● **What this task involves**: Will you repeat only the lines beginning at the one that mentions "# The same edge" and ending at the one that mentions "cad_parts[obj.name] = obj", both of them included, exactly?

● **Material**:
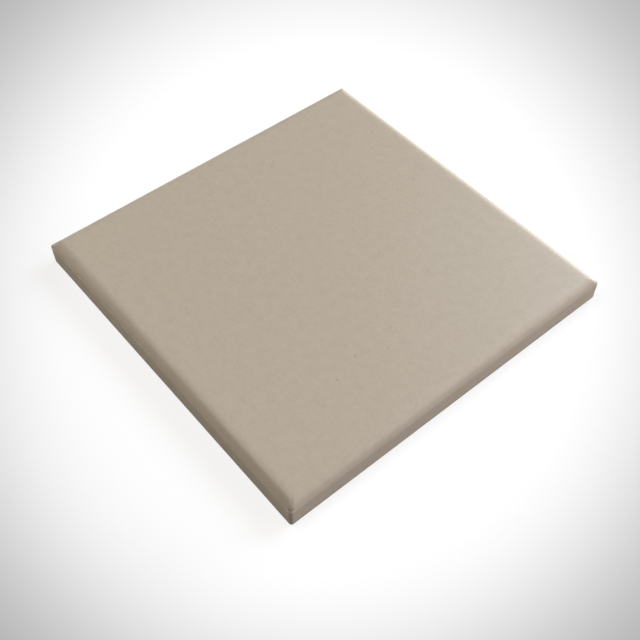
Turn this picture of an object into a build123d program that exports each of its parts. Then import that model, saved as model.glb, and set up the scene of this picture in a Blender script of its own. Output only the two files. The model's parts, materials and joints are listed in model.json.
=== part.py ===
from build123d import *
import os

# Square floor tile, pressed from clay dust in a steel die and fired unglazed.
# Millimetres, +Z up. The origin is the middle of the bed face, the wear face is on top.

# Tile body
side = 106.0
thickness = 8.0
corner_radius = 0.8

# Cushion edge round the wear face, and the narrow rim that the upper punch leaves outside it
cushion_width = 3.0
cushion_drop = 1.9
rim_width = 0.35
rim_round = 0.12

# Lower arris, eased so that it does not chip when the tile is bedded
bed_arris = 0.35

# Keyed back: rows of shallow square pockets between ribs, which the mortar grips
pockets_per_row = 6
back_border = 5.0
rib_width = 2.6
pocket_depth = 0.55
pocket_corner = 1.2
pocket_draft = 30.0

# Places that follow from the sizes above
half_side = side / 2
rim_height = thickness - cushion_drop
cushion_foot = half_side - rim_width
cushion_head = cushion_foot - cushion_width
pocket_field = side - 2 * back_border
pocket_pitch = (pocket_field + rib_width) / pockets_per_row
pocket_size = pocket_pitch - rib_width


def edge_section(plane):
    """Half of the tile's cross-section with its cushion edge, mirrored about the middle."""
    with BuildSketch(plane) as section:
        with BuildLine():
            bed = Line((0, 0), (half_side, 0))
            wall = Line(bed @ 1, (half_side, rim_height))
            rim = Line(wall @ 1, (cushion_foot, rim_height))
            TangentArc((cushion_head, thickness), rim @ 1, tangent=(1, 0), tangent_from_first=True)
            Line((cushion_head, thickness), (0, thickness))
            mirror(about=Plane.YZ)
        make_face()
    return section.sketch


with BuildPart() as floor_tile:
    # Plan of the die, with its small corner radius
    with BuildSketch():
        RectangleRounded(side, side, corner_radius)
    extrude(amount=thickness)

    # The same edge section along both directions: the cushions meet in mitred corners
    for across in (Plane.XZ, Plane.YZ):
        extrude(edge_section(across), amount=half_side, both=True, mode=Mode.INTERSECT)

    # Outer edge of the rim, rounded where the clay left the die
    rim_face = floor_tile.faces().filter_by(Axis.Z).sort_by(Axis.Z)[1]
    fillet(rim_face.outer_wire().edges(), rim_round)

    # Eased lower arris
    bed_face = floor_tile.faces().sort_by(Axis.Z)[0]
    chamfer(bed_face.edges(), bed_arris)

    # Keyed back
    with BuildSketch():
        with GridLocations(pocket_pitch, pocket_pitch, pockets_per_row, pockets_per_row):
            RectangleRounded(pocket_size, pocket_size, pocket_corner)
    extrude(amount=pocket_depth, taper=pocket_draft, mode=Mode.SUBTRACT)

floor_tile.part.label = "floor_tile"

os.makedirs("parts", exist_ok=True)
export_step(floor_tile.part, "parts/floor_tile.step")
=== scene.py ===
import json
from math import cos, radians, sin, tan

import bpy
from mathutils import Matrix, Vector

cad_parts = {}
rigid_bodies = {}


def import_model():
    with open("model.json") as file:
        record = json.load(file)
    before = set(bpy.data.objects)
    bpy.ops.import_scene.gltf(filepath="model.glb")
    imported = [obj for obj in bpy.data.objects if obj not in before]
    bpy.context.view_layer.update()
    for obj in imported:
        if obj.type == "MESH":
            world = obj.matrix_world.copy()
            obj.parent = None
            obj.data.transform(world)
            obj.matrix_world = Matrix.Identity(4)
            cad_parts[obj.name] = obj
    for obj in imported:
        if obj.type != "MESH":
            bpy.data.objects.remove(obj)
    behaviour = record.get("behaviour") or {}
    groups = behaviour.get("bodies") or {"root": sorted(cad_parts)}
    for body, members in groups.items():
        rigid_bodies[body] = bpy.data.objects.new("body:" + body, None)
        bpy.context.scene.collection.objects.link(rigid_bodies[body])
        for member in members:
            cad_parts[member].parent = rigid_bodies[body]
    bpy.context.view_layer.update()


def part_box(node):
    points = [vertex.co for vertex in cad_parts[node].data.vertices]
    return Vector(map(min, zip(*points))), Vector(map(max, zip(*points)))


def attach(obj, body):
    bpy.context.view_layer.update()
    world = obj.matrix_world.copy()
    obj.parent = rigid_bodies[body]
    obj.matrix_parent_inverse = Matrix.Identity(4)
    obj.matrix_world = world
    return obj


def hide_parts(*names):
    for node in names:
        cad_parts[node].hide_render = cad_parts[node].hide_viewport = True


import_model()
mm = 0.001
tileLow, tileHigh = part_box("floor_tile")


# Helpers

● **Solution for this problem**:
    # The same edge section along both directions: the cushions meet in mitred corners
    for across in (Plane.XZ, Plane.YZ):
        extrude(edge_section(across), amount=half_side, both=True, mode=Mode.INTERSECT)

    # Outer edge of the rim, rounded where the clay left the die
    rim_face = floor_tile.faces().filter_by(Axis.Z).sort_by(Axis.Z)[1]
    fillet(rim_face.outer_wire().edges(), rim_round)

    # Eased lower arris
    bed_face = floor_tile.faces().sort_by(Axis.Z)[0]
    chamfer(bed_face.edges(), bed_arris)

    # Keyed back
    with BuildSketch():
        with GridLocations(pocket_pitch, pocket_pitch, pockets_per_row, pockets_per_row):
            RectangleRounded(pocket_size, pocket_size, pocket_corner)
    extrude(amount=pocket_depth, taper=pocket_draft, mode=Mode.SUBTRACT)

floor_tile.part.label = "floor_tile"

os.makedirs("parts", exist_ok=True)
export_step(floor_tile.part, "parts/floor_tile.step")
=== scene.py ===
import json
from math import cos, radians, sin, tan

import bpy
from mathutils import Matrix, Vector

cad_parts = {}
rigid_bodies = {}


def import_model():
    with open("model.json") as file:
        record = json.load(file)
    before = set(bpy.data.objects)
    bpy.ops.import_scene.gltf(filepath="model.glb")
    imported = [obj for obj in bpy.data.objects if obj not in before]
    bpy.context.view_layer.update()
    for obj in imported:
        if obj.type == "MESH":
            world = obj.matrix_world.copy()
            obj.parent = None
            obj.data.transform(world)
            obj.matrix_world = Matrix.Identity(4)
            cad_parts[obj.name] = obj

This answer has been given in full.